Current technologies are only capable of matching fingerprints left by the same finger. But previous studies have hinted there may be fundamental similarities between all of a person’s fingertips.

So, Gabe Guo at Columbia University in New York and his colleagues trained a machine learning model to determine if it could identify whether fingerprints from different fingers belong to the same person. In the training, they used more than 50,000 fingerprints from almost 1000 people. Samples came from public databases at the US National Institute of Standards and Technology and the University at Buffalo in New York. All fingerprints belonged to deceased individuals or had been de-identified from people still alive.

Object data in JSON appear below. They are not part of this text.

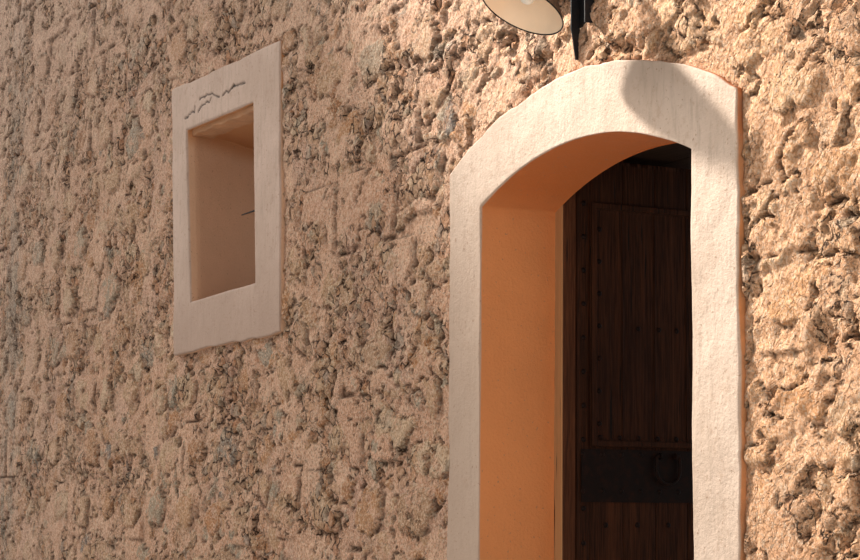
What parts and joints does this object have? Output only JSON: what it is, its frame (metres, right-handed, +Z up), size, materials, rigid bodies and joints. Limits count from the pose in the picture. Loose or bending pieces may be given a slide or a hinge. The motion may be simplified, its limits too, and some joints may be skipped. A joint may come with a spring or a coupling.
{
  "type": "arched doorway in a rubble wall",
  "caption": "Length of rubble wall with a plastered arched doorway, studded double door leaves standing open, a deep small window and a wall lamp.",
  "frame": {"origin": "on the ground under the doorway's centre line, in the middle of the wall's thickness", "axes": "+X along the wall to the right as seen from outside, +Y into the wall towards the inner face, +Z up"},
  "size_m": [8.7, 1.2849, 4.4],
  "materials": {
    "rubble_masonry": "rough rubble in lime mortar",
    "lime_plaster": "smooth lime plaster, weathered",
    "threshold_stone": "worn flagstone",
    "old_timber": "dark, rough sawn",
    "post_timber": "reddish brown, weathered",
    "door_timber": "dark brown, weathered",
    "wrought_iron": "dark, lightly rusted",
    "lamp_iron": "black, matt",
    "enamel": "cream inside, dark outside",
    "bulb_glass": "frosted"
  },
  "bodies": {
    "wall": {"door_pier_left": "rubble_masonry", "door_pier_right": "rubble_masonry", "door_plaster_arch": "lime_plaster", "door_plaster_left": "lime_plaster", "door_plaster_right": "lime_plaster", "frame_post_left": "post_timber", "frame_post_right": "post_timber", "lamp_arm": "lamp_iron", "lamp_bulb": "bulb_glass", "lamp_holder": "lamp_iron", "lamp_shade": "enamel", "lamp_wall_plate": "lamp_iron", "lintel_beam_inner": "old_timber", "lintel_beam_middle": "old_timber", "lintel_beam_outer": "old_timber", "threshold": "threshold_stone", "wall_between": "rubble_masonry", "wall_left_end": "rubble_masonry", "wall_left_of_window": "rubble_masonry", "wall_over_door": "rubble_masonry", "wall_over_window": "rubble_masonry", "wall_right_end": "rubble_masonry", "wall_right_of_window": "rubble_masonry", "wall_under_window": "rubble_masonry", "window_plaster_head": "lime_plaster", "window_plaster_left": "lime_plaster", "window_plaster_right": "lime_plaster", "window_plaster_sill": "lime_plaster", "window_spike": "wrought_iron"},
    "left_leaf": {"left_handle_staple_free_side": "wrought_iron", "left_handle_staple_hinge_side": "wrought_iron", "left_leaf": "door_timber", "left_leaf_frame": "door_timber", "left_leaf_moulding": "door_timber", "left_lock_band": "wrought_iron"},
    "left_handle": {"left_drop_handle": "wrought_iron"},
    "right_leaf": {"right_handle_staple_free_side": "wrought_iron", "right_handle_staple_hinge_side": "wrought_iron", "right_leaf": "door_timber", "right_leaf_frame": "door_timber", "right_leaf_moulding": "door_timber", "right_lock_band": "wrought_iron"},
    "right_handle": {"right_drop_handle": "wrought_iron"}
  },
  "joints": [
    {"name": "left_leaf_hinge", "type": "hinge", "parent": "wall", "child": "left_leaf", "pos_m": [-0.565, -0.114, 0.048], "axis": [0, 0, 1], "range_deg": [-90, 0]},
    {"name": "right_leaf_hinge", "type": "hinge", "parent": "wall", "child": "right_leaf", "pos_m": [0.565, -0.114, 0.048], "axis": [0, 0, 1], "range_deg": [0, 90]},
    {"name": "left_handle_swing", "type": "hinge", "parent": "left_leaf", "child": "left_handle", "pos_m": [-0.533, 0.205, 1.427], "axis": [0, -1, 0], "range_deg": [0, 100]},
    {"name": "right_handle_swing", "type": "hinge", "parent": "right_leaf", "child": "right_handle", "pos_m": [0.533, 0.205, 1.427], "axis": [0, 1, 0], "range_deg": [0, 100]}
  ]
}
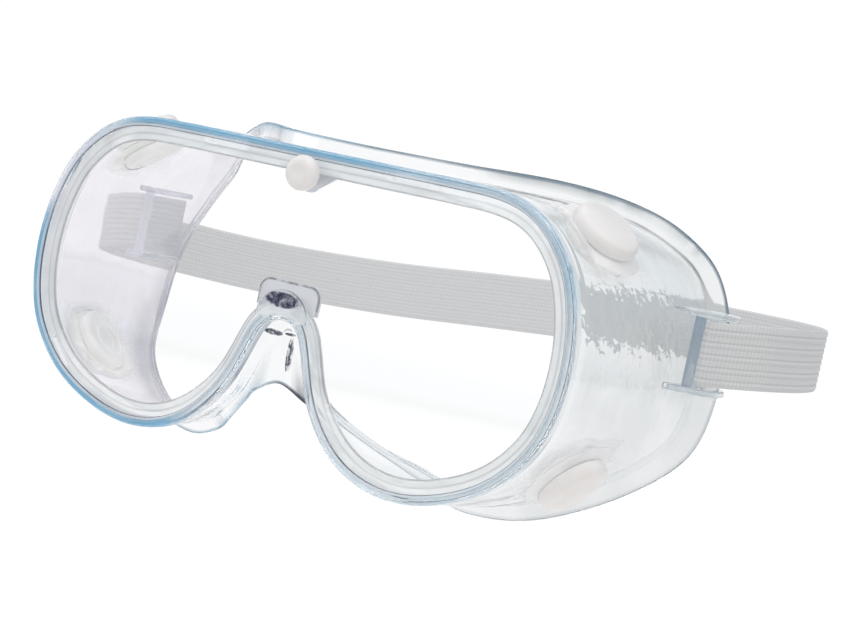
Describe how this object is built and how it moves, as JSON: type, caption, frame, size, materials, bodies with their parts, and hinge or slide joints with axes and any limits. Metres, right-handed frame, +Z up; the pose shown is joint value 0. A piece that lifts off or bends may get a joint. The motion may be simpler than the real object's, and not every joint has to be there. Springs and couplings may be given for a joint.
{
  "type": "safety goggles",
  "caption": "Clear splash safety goggles: soft moulded body with face flange, flat lens, snap-in covered vents, a lens stud and an elastic head strap.",
  "frame": {"origin": "on the mirror plane, in the plane of the rim's front edge, at the middle of the lens height", "axes": "+Z up, -Y the way the wearer looks, +X towards the wearer's left side"},
  "size_m": [0.2216, 0.1272, 0.0863],
  "materials": {
    "clear_soft": "gloss",
    "clear_hard": "gloss",
    "milky": "satin",
    "elastic": "matte"
  },
  "bodies": {
    "frame": {"goggle_body": "clear_soft", "lens": "clear_hard", "vent_seat_upper_left": "milky", "vent_seat_upper_right": "milky", "vent_seat_lower_left": "milky", "vent_seat_lower_right": "milky", "strap_end_left": "elastic", "strap_end_right": "elastic"},
    "strap": {"strap_band": "elastic"},
    "stud": {"lens_stud": "milky"},
    "cap_upper_left": {"vent_cap_upper_left": "milky"},
    "cap_upper_right": {"vent_cap_upper_right": "milky"},
    "cap_lower_left": {"vent_cap_lower_left": "milky"},
    "cap_lower_right": {"vent_cap_lower_right": "milky"}
  },
  "joints": [
    {"name": "strap_swing", "type": "hinge", "parent": "frame", "child": "strap", "pos_m": [0, 0.0595, 0.011], "axis": [1, 0, 0], "range_deg": [-30, 30]},
    {"name": "lens_stud_pull", "type": "slide", "parent": "frame", "child": "stud", "axis": [0, -1, 0], "range_m": [0, 0.012]},
    {"name": "vent_cap_upper_left_pull", "type": "slide", "parent": "frame", "child": "cap_upper_left", "axis": [0.5594, -0.2198, 0.7992], "range_m": [0, 0.01]},
    {"name": "vent_cap_upper_right_pull", "type": "slide", "parent": "frame", "child": "cap_upper_right", "axis": [-0.5594, -0.2198, 0.7992], "range_m": [0, 0.01]},
    {"name": "vent_cap_lower_left_pull", "type": "slide", "parent": "frame", "child": "cap_lower_left", "axis": [0.7494, -0.0999, -0.6545], "range_m": [0, 0.01]},
    {"name": "vent_cap_lower_right_pull", "type": "slide", "parent": "frame", "child": "cap_lower_right", "axis": [-0.7494, -0.0999, -0.6545], "range_m": [0, 0.01]}
  ]
}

The team then tested the trained model on a separate set of more than 7000 fingerprints from approximately 150 people. They evaluated the model using a statistical measure that estimates accuracy on a scale of 0 to 1. The researchers found their model scored greater than a 0.75, suggesting it reliably identifies whether or not prints from different fingers belong to the same person.

This technology could enhance the efficiency of forensic investigations. “It could be useful in cases where you have fingerprints found at multiple crime scenes, which don’t match to anybody in databases,” says Ralph Ristenbatt at Pennsylvania State University. “Could the person who left the fingerprints at this particular crime scene be the same person who left [different] prints at this other crime scene?”

However, “right now the accuracy isn’t high enough [for this model] to decide this in the court of law”, says Guo.

“If this thing is used in practice, for legal purposes, it should be retrained with a [bigger] database,” says Hod Lipson, also at Columbia University and part of the research team.